La tesis más errónea del marxismo está en el imperativo con el que cierra el Manifiesto comunista (el célebre «¡Proletarios de todas las naciones, uníos!»), que postula, aureolarmente, un proletariado universal que vendría a emancipar al Género Humano de toda explotación y miseria tras la revolución mundial. Si el proletariado universal, como tal, no es participe de la capa conjuntiva, basal y cortical y de las ramas estructurativas, operativas y determinativas,  de la política real de la dialéctica de Estados, no hay revolución porque no hay cuerpos humanos, ni instituciones ni consenso ideológico que sustente al proletariado universal; porque no hay partido político que tenga la pretensión de autoproclamarse como «representante» de un supuesto proletariado universal.

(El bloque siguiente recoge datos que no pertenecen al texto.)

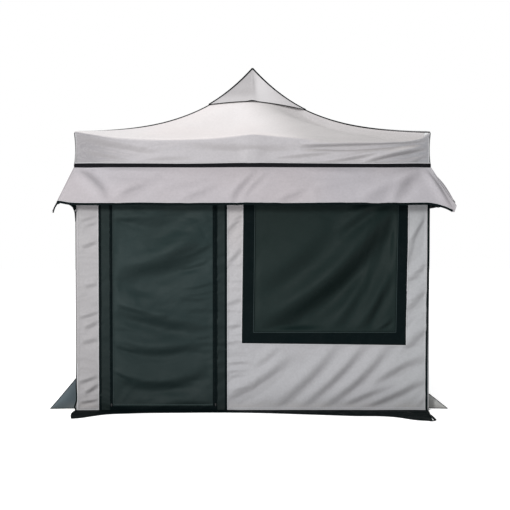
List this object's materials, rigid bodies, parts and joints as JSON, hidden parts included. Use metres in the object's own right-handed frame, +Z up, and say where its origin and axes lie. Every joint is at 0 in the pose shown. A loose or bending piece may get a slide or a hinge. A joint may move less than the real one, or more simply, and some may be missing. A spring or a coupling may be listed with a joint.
{
  "type": "pop-up frame tent",
  "caption": "Square frame tent with a hollow pointed roof, vent cap, flared eave skirt, cloth walls, zipped door and a wide window.",
  "frame": {"origin": "on the ground under the middle of the tent", "axes": "+X to the right seen from the door side, +Y from the door side to the rear, +Z up"},
  "size_m": [3.4034, 3.7834, 3.147],
  "materials": {
    "roof_cloth": "light coated polyester, soft sheen",
    "eave_cloth": "light grey coated polyester",
    "wall_cloth": "light grey coated polyester",
    "dark_cloth": "dark green-grey coated polyester",
    "black_webbing": "black webbing and zip tape",
    "storm_cloth": "blue-grey coated polyester",
    "frame_steel": "satin grey powder coat"
  },
  "bodies": {
    "root": {"centre_mast": "frame_steel", "door_panel": "dark_cloth", "door_strip_left": "dark_cloth", "door_strip_right": "dark_cloth", "door_zip_left": "black_webbing", "door_zip_right": "black_webbing", "eave_band": "black_webbing", "eave_skirt_front": "eave_cloth", "eave_skirt_left": "eave_cloth", "eave_skirt_rear": "eave_cloth", "eave_skirt_right": "eave_cloth", "fascia_front": "eave_cloth", "fascia_left": "eave_cloth", "fascia_rear": "eave_cloth", "fascia_right": "eave_cloth", "front_wall": "wall_cloth", "ground_band_left": "black_webbing", "ground_band_right": "black_webbing", "ground_flap_front": "black_webbing", "ground_flap_rear": "black_webbing", "left_wall": "wall_cloth", "leg_front_left": "frame_steel", "leg_front_right": "frame_steel", "leg_rear_left": "frame_steel", "leg_rear_right": "frame_steel", "rear_wall": "wall_cloth", "right_wall": "wall_cloth", "roof_front": "roof_cloth", "roof_left": "roof_cloth", "roof_rear": "roof_cloth", "roof_right": "roof_cloth", "roof_truss_front": "frame_steel", "roof_truss_left": "frame_steel", "roof_truss_rear": "frame_steel", "roof_truss_right": "frame_steel", "storm_flap_front_left": "storm_cloth", "storm_flap_front_right": "storm_cloth", "storm_flap_rear_left": "storm_cloth", "storm_flap_rear_right": "storm_cloth", "truss_front": "frame_steel", "truss_left": "frame_steel", "truss_rear": "frame_steel", "truss_right": "frame_steel", "vent_cap": "roof_cloth", "window_border": "black_webbing", "window_panel": "dark_cloth"}
  },
  "joints": []
}
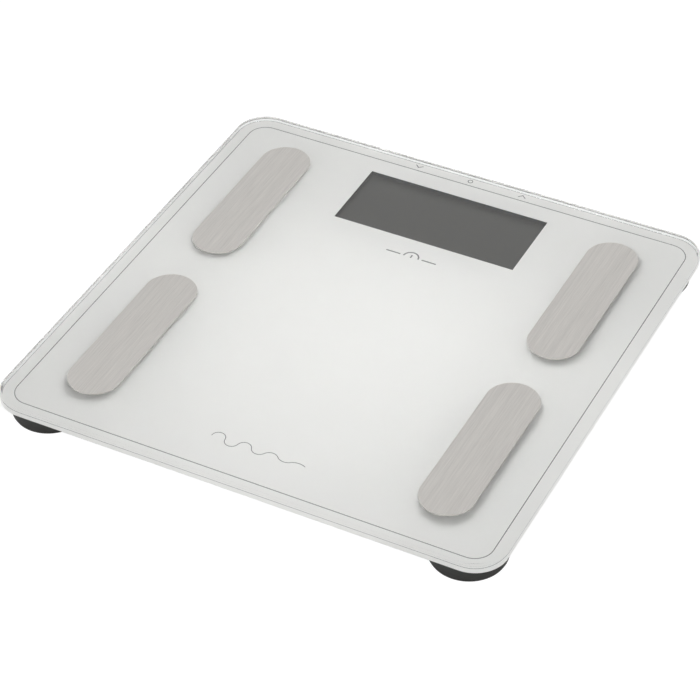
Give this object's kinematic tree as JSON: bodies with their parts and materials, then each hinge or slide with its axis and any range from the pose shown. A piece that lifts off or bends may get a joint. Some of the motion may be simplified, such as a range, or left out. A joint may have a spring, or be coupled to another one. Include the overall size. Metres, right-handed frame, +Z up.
{
  "type": "digital bathroom scale",
  "caption": "Square glass bathroom scale with a grey display window, stadium-shaped steel electrodes on top, rear keys and round black load-cell feet.",
  "frame": {"origin": "on the floor under the middle of the plate", "axes": "+Z up; +Y away from the user, towards the display side; +X to the user's right"},
  "size_m": [0.3, 0.3, 0.0192],
  "materials": {
    "clear_glass": "polished clear tempered glass",
    "white_enamel": "white screen-printed back coat",
    "grey_ink": "thin grey printed line",
    "grey_foam_tape": "foam mounting tape",
    "stud_steel": "plain steel stud",
    "tinned_brass": "tinned",
    "grey_wire": "insulated wire",
    "red_wire": "insulated wire",
    "white_shell": "fine-textured moulded shell",
    "screw_steel": "zinc-plated",
    "black_frame": "satin black moulding",
    "display_glass": "dark display face under a polariser",
    "display_back": "display rear pane",
    "zebra_rubber": "striped contact rubber",
    "board_laminate": "solder-masked glass-epoxy",
    "chip_resin": "moulded resin",
    "header_nylon": "natural nylon",
    "switch_body": "black switch body",
    "dark_key": "satin black button",
    "light_key": "satin light grey key",
    "spring_brass": "spring brass",
    "cell_steel": "nickel-plated cell can",
    "gauge_film": "polyimide film",
    "brushed_pad_steel": "brushed stainless, grain along the length",
    "channel_plastic": "thin moulded strip",
    "black_foot_plastic": "satin black moulding",
    "load_cell_steel": "stamped steel",
    "foot_rubber": "soft black rubber"
  },
  "bodies": {
    "scale": {"glass_plate": "clear_glass", "white_enamel": "white_enamel", "border_line": "grey_ink", "key_icons": "grey_ink", "dial_mark": "grey_ink", "wave_mark": "grey_ink", "electrode_tapes": "grey_foam_tape", "electrode_studs": "stud_steel", "stud_nuts": "stud_steel", "ring_terminals": "tinned_brass", "electrode_wires": "grey_wire", "load_cell_wires": "red_wire", "mounting_tapes": "grey_foam_tape", "housing_tray": "white_shell", "housing_cover": "white_shell", "housing_screws": "screw_steel", "lcd_bezel": "black_frame", "lcd_front_pane": "display_glass", "lcd_back_pane": "display_back", "zebra_strips": "zebra_rubber", "circuit_board": "board_laminate", "board_screws": "screw_steel", "controller_chip": "chip_resin", "amplifier_chip": "chip_resin", "wire_headers": "header_nylon", "key_switches": "switch_body", "unit_dome": "spring_brass", "coin_cells": "cell_steel", "cell_top_contacts": "spring_brass", "cell_side_contacts": "spring_brass", "strain_gauges": "gauge_film", "electrode_front_left": "brushed_pad_steel", "cable_channel_front_left": "channel_plastic", "foot_base_front_left": "black_foot_plastic", "load_cell_front_left": "load_cell_steel", "foot_cap_front_left": "black_foot_plastic", "foot_pad_front_left": "foot_rubber", "electrode_front_right": "brushed_pad_steel", "cable_channel_front_right": "channel_plastic", "foot_base_front_right": "black_foot_plastic", "load_cell_front_right": "load_cell_steel", "foot_cap_front_right": "black_foot_plastic", "foot_pad_front_right": "foot_rubber", "electrode_back_left": "brushed_pad_steel", "cable_channel_back_left": "channel_plastic", "foot_base_back_left": "black_foot_plastic", "load_cell_back_left": "load_cell_steel", "foot_cap_back_left": "black_foot_plastic", "foot_pad_back_left": "foot_rubber", "electrode_back_right": "brushed_pad_steel", "cable_channel_back_right": "channel_plastic", "foot_base_back_right": "black_foot_plastic", "load_cell_back_right": "load_cell_steel", "foot_cap_back_right": "black_foot_plastic", "foot_pad_back_right": "foot_rubber"},
    "key_down": {"key_down": "light_key"},
    "key_set": {"key_set": "light_key"},
    "key_up": {"key_up": "light_key"},
    "unit_button": {"unit_button": "dark_key"},
    "battery_door": {"battery_door": "white_shell"}
  },
  "joints": [
    {"name": "key_down_press", "type": "slide", "parent": "scale", "child": "key_down", "axis": [0, -1, 0], "range_m": [0, 0.0005], "stiffness_N_per_m": 400, "springref_m": -0.001},
    {"name": "key_set_press", "type": "slide", "parent": "scale", "child": "key_set", "axis": [0, -1, 0], "range_m": [0, 0.0005], "stiffness_N_per_m": 400, "springref_m": -0.001},
    {"name": "key_up_press", "type": "slide", "parent": "scale", "child": "key_up", "axis": [0, -1, 0], "range_m": [0, 0.0005], "stiffness_N_per_m": 400, "springref_m": -0.001},
    {"name": "unit_button_press", "type": "slide", "parent": "scale", "child": "unit_button", "axis": [0, 0, 1], "range_m": [0, 0.0003], "stiffness_N_per_m": 400, "springref_m": -0.001},
    {"name": "battery_door_slide", "type": "slide", "parent": "scale", "child": "battery_door", "axis": [0, -1, 0], "range_m": [0, 0.036]}
  ]
}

La liberación de los obreros debe ser hecha por los obreros mismos, dijo Marx (cosa que, como hemos visto, enmendó Lenin). Pero si los obreros no forman una unidad política efectiva y políticamente implantada eso hace que el marxismo ya sea una fase superada en la política del presente en marcha, y eso lo hace evidente el propio hundimiento del Imperio Soviético.

Apostar a cien años de la Revolución de Octubre y un cuarto de siglo de la URSS, por una revolución proletaria es necedad, impostura o ignorancia. Y si el siglo XXI será revolucionario o no, se puede afirmar con rotundidad que, no será marxista ni leninista y ni siquiera estalinista.

Las izquierdas vueltas pacifistas y la progresía repitiendo el lema de «No a la Guerra» (que también viene a decir «No a la Revolución»), o que cree en una revolución sin que se derrame ni una gota de sangre y se conforma con organizar cacerolazos, actúan como lo que son, para usar terminología marxista, reformistas pequeñoburgueses. Que en mi lenguaje Trumpista que no comulga con la correction política, los llamo sencillamente idiotas. Porque la revolución proletaria consiste precisamente en hacer un desmadre con los burgueses.